Forecast: Next 30 Days and 90 Days

30 days (through end of June 2026):

  • Iran will officially announce the expansion of its territorial air defense zone to 20 nautical miles from the coast — this will block another 15% of international routes in Hormuz.
  • The US will respond with a strike on an Iranian radar complex on Abu Musa Island (tentatively June 8–12). This will be a pinpoint strike with cruise missiles from the destroyer USS Roosevelt.
  • Brent crude oil will break through $115 per barrel. Goldman Sachs raised its Q3 forecast to $120–130.
  • Lockheed Martin shares will fall another 7–9% amid contract reviews for the MQ-9 by Japan and the UK.

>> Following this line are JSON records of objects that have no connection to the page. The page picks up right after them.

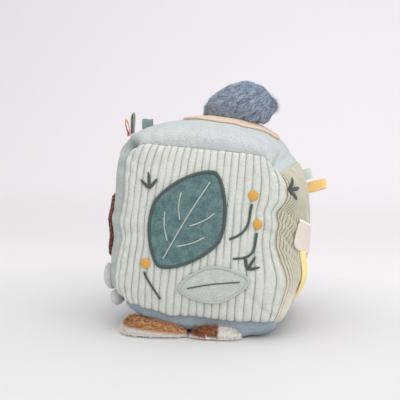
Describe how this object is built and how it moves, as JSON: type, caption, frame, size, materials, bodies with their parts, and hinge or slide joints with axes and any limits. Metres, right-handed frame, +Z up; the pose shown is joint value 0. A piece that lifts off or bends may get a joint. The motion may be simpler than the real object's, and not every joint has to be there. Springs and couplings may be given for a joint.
{
  "type": "soft fabric activity block",
  "caption": "Soft stuffed fabric cube for a baby, with a corduroy front, applique leaves, ribbon tags, plush pads under one edge and a fur pom-pom tied on top.",
  "frame": {"origin": "middle of the object's width and depth, on the floor it rests on", "axes": "+Z up, -Y out of the corduroy front, +X to the right of someone who looks at the front; the block leans 5.4 degrees towards +X"},
  "size_m": [0.1927, 0.1588, 0.2144],
  "materials": {
    "mint_cord": "wide-wale corduroy",
    "sage_cord": "fine corduroy",
    "sage_velour": "velour",
    "pale_velour": "velour",
    "blue_velour": "velour",
    "teal_velour": "velour",
    "grey_velour": "velour",
    "dark_thread": "satin stitch",
    "pale_thread": "satin stitch",
    "ochre_felt": "felt",
    "peach_velour": "velour",
    "blue_fur": "long pile fur",
    "brown_plush": "long pile plush",
    "cream_plush": "short pile plush",
    "brown_boucle": "curly boucle",
    "beige_velour": "velour",
    "lobe_grey": "velour",
    "yellow_ribbon": "satin ribbon",
    "orange_ribbon": "satin ribbon",
    "green_ribbon": "satin ribbon",
    "teal_ribbon": "satin ribbon",
    "grey_ribbon": "satin ribbon",
    "fibre_filling": "loose polyester fibre",
    "rattle_plastic": "matt",
    "bead_plastic": "gloss"
  },
  "bodies": {
    "block": {"front_panel": "mint_cord", "back_panel": "sage_velour", "top_panel": "pale_velour", "right_panel": "sage_cord", "bottom_panel": "blue_velour", "left_panel": "sage_velour", "filling_front": "fibre_filling", "filling_back": "fibre_filling", "rattle_shell_front": "rattle_plastic", "rattle_shell_back": "rattle_plastic", "leaf": "teal_velour", "leaf_border": "dark_thread", "leaf_vein_middle": "pale_thread", "leaf_vein_upper_left": "pale_thread", "leaf_vein_lower_left": "pale_thread", "leaf_vein_upper_right": "pale_thread", "leaf_vein_lower_right": "pale_thread", "pale_leaf": "grey_velour", "pale_leaf_border": "pale_thread", "pale_leaf_vein": "dark_thread", "berry_upper": "ochre_felt", "berry_middle": "ochre_felt", "berry_lower": "ochre_felt", "stem_upper": "dark_thread", "stem_middle": "dark_thread", "stem_lower": "dark_thread", "sprig_left": "dark_thread", "sprig_right": "dark_thread", "peach_disc": "peach_velour", "peach_disc_border": "peach_velour", "boucle_patch": "brown_boucle", "yellow_strip": "yellow_ribbon", "side_sprig": "dark_thread"},
    "pompom_knot": {"pompom_tie": "pale_thread"},
    "pompom_ball": {"pompom": "blue_fur"},
    "orange_loop": {"orange_tag": "orange_ribbon"},
    "green_loop": {"green_tag": "green_ribbon"},
    "teal_loop": {"teal_tag": "teal_ribbon"},
    "yellow_loop": {"yellow_tag": "yellow_ribbon"},
    "grey_loop": {"grey_tag": "grey_ribbon"},
    "upper_tab": {"tab_upper": "lobe_grey"},
    "lower_tab": {"tab_lower": "lobe_grey"},
    "flap": {"beige_flap": "beige_velour"},
    "left_pad": {"left_pad_sole": "cream_plush", "left_pad_cover": "brown_plush"},
    "front_pad": {"front_pad_sole": "cream_plush", "front_pad_cover": "brown_plush"},
    "bead_1": {"rattle_bead_1": "bead_plastic"},
    "bead_2": {"rattle_bead_2": "bead_plastic"},
    "bead_3": {"rattle_bead_3": "bead_plastic"}
  },
  "joints": [
    {"name": "pompom_nod", "type": "hinge", "parent": "block", "child": "pompom_knot", "pos_m": [0.01703, 0.00444, 0.18107], "axis": [0.9777, -0.0005, -0.2099], "range_deg": [-10, 10], "stiffness_Nm_per_rad": 0.03},
    {"name": "pompom_rock", "type": "hinge", "parent": "pompom_knot", "child": "pompom_ball", "pos_m": [0.01703, 0.00444, 0.18107], "axis": [-0.0012, 1, -0.0079], "range_deg": [-6, 12], "stiffness_Nm_per_rad": 0.03},
    {"name": "orange_tag_bend", "type": "hinge", "parent": "block", "child": "orange_loop", "pos_m": [-0.06767, -0.04534, 0.16401], "axis": [-0.0234, 0.9845, 0.1739], "range_deg": [-40, 30], "stiffness_Nm_per_rad": 0.001},
    {"name": "green_tag_bend", "type": "hinge", "parent": "block", "child": "green_loop", "pos_m": [-0.06894, -0.03032, 0.16554], "axis": [0.0059, 0.9955, 0.0948], "range_deg": [-40, 20], "stiffness_Nm_per_rad": 0.001},
    {"name": "teal_tag_bend", "type": "hinge", "parent": "block", "child": "teal_loop", "pos_m": [-0.06978, 0.03111, 0.16671], "axis": [-0.4578, 0.8852, -0.0823], "range_deg": [-40, 20], "stiffness_Nm_per_rad": 0.001},
    {"name": "yellow_tag_bend", "type": "hinge", "parent": "block", "child": "yellow_loop", "pos_m": [0.0711, 0.06616, 0.11089], "axis": [-0.2506, 0.3632, 0.8974], "range_deg": [-12, 40], "stiffness_Nm_per_rad": 0.001},
    {"name": "grey_tag_bend", "type": "hinge", "parent": "block", "child": "grey_loop", "pos_m": [0.07013, 0.06608, 0.12362], "axis": [-0.3453, 0.1925, 0.9185], "range_deg": [-12, 40], "stiffness_Nm_per_rad": 0.001},
    {"name": "upper_tab_swing", "type": "hinge", "parent": "block", "child": "upper_tab", "pos_m": [-0.08912, -0.02772, 0.05392], "axis": [-0.0525, 0.9986, -0.0089], "range_deg": [0, 60]},
    {"name": "lower_tab_swing", "type": "hinge", "parent": "block", "child": "lower_tab", "pos_m": [-0.08474, -0.0357, 0.03225], "axis": [-0.0325, 0.9991, -0.0272], "range_deg": [0, 30]},
    {"name": "flap_lift", "type": "hinge", "parent": "block", "child": "flap", "pos_m": [0.07898, -0.03204, 0.09266], "axis": [-0.2144, -0.9767, 0.0103], "range_deg": [0, 100]},
    {"name": "left_pad_fold", "type": "hinge", "parent": "block", "child": "left_pad", "pos_m": [-0.04615, -0.0316, 0.0015], "axis": [1, 0, 0], "range_deg": [0, 60]},
    {"name": "front_pad_fold", "type": "hinge", "parent": "block", "child": "front_pad", "pos_m": [0.00685, -0.0581, 0.0015], "axis": [1, 0, 0], "range_deg": [0, 60]},
    {"name": "bead_1_travel", "type": "slide", "parent": "block", "child": "bead_1", "axis": [0, 0, 1], "range_m": [0, 0.0145]},
    {"name": "bead_2_travel", "type": "slide", "parent": "block", "child": "bead_2", "axis": [0, 0, 1], "range_m": [0, 0.0185]},
    {"name": "bead_3_travel", "type": "slide", "parent": "block", "child": "bead_3", "axis": [0, 0, 1], "range_m": [0, 0.0145]}
  ]
}
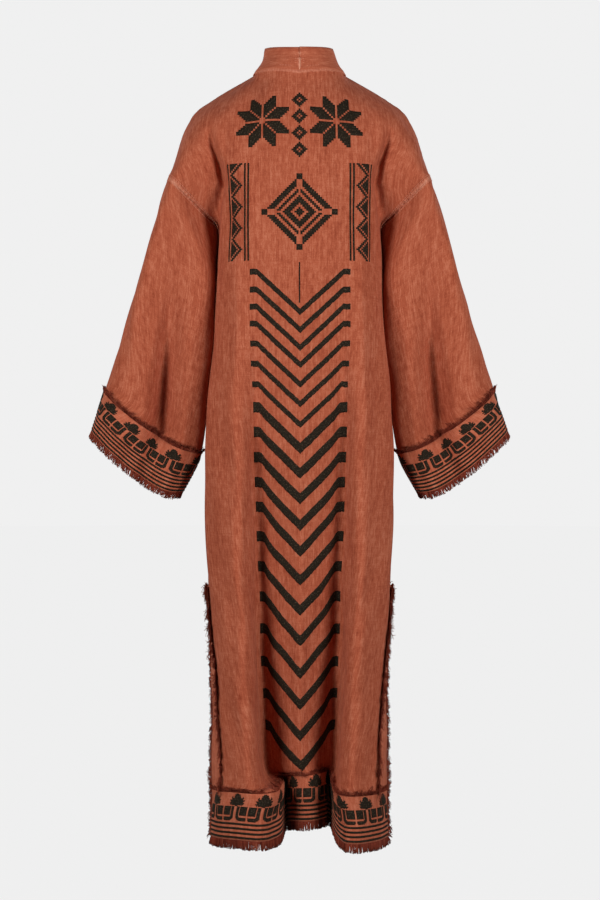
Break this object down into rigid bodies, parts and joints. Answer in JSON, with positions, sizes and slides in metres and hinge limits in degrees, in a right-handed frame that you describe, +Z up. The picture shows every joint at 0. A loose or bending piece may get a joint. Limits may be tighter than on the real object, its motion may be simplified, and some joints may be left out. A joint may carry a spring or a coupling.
{
  "type": "kaftan",
  "caption": "Long open-fronted linen kaftan with a standing neckband, dropped wide sleeves, side slits, frayed bands at cuffs and hem, hollow and filled out as it is worn.",
  "frame": {"origin": "midway between the two side neck points, at the height of the inner ends of the shoulder line, where the garment rests on a wearer's shoulders and neck", "axes": "+Z up, +Y towards the garment's back, +X towards the wearer's left"},
  "size_m": [0.7384, 0.2358, 1.3776],
  "materials": {
    "linen": "washed rust-red linen, matt, with an upright slub weave and dark embroidery",
    "linen_band": "the same linen on neckband, hem, cuffs and slits, a little paler where it is worn",
    "fringe": "frayed linen threads, dark rust-red, matt",
    "embroidery": "near-black olive-brown thread with a slight sheen"
  },
  "bodies": {
    "root": {"back_panel": "linen", "front_panel_left": "linen", "front_panel_right": "linen", "neckband_left": "linen_band", "neckband_right": "linen_band", "sleeve_left": "linen", "sleeve_right": "linen", "cuff_band_left": "linen_band", "cuff_band_right": "linen_band", "hem_band_back": "linen_band", "hem_band_front_left": "linen_band", "hem_band_front_right": "linen_band", "slit_band_back_left": "linen_band", "slit_band_back_right": "linen_band", "slit_band_front_left": "linen_band", "slit_band_front_right": "linen_band", "hem_fringe_back": "fringe", "hem_fringe_front_left": "fringe", "hem_fringe_front_right": "fringe", "hem_top_fringe_back": "fringe", "hem_top_fringe_front_left": "fringe", "hem_top_fringe_front_right": "fringe", "cuff_fringe_left": "fringe", "cuff_fringe_right": "fringe", "cuff_top_fringe_left": "fringe", "cuff_top_fringe_right": "fringe", "slit_fringe_back_left": "fringe", "slit_fringe_back_right": "fringe", "slit_fringe_front_left": "fringe", "slit_fringe_front_right": "fringe"}
  },
  "joints": []
}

90 days (through end of August 2026):

  • Mojtaba Khamenei will appear in public for the first time — most likely at the funeral of an IRGC commander. This will be a demonstration that he is alive and in control.
  • Israel will launch a preemptive strike on Iranian nuclear facilities in Natanz. Date: late July to early August, before the conclusion of talks with the US. The goal is to create a fait accompli.
  • Iran will respond with a massive missile attack on US military bases in Qatar and Bahrain. Casualties: up to 200 US service members. This will be the point of no return.
  • The global oil market will enter war pricing mode: Brent $150–170 per barrel, WTI $140–160. The US Strategic Petroleum Reserve will be fully tapped — 700 million barrels will be depleted in 45 days.

Editorial Forecast

Asset: Brent crude oil (futures), direction — sharp rise in the next 24–72 hours with high volatility. Key levels: current price $112.40, nearest resistance $115.80, a breakout opens the way to $120. Confidence level: high, as the market has not yet fully priced in the risk of a direct US-Iran confrontation, and insurance premiums for tankers in Hormuz have surged 400% in a day. The main risk is an unexpected resumption of talks in Doha under Chinese pressure, which could push the price back to $105 within 48 hours. This is the editorial opinion, not an investment recommendation.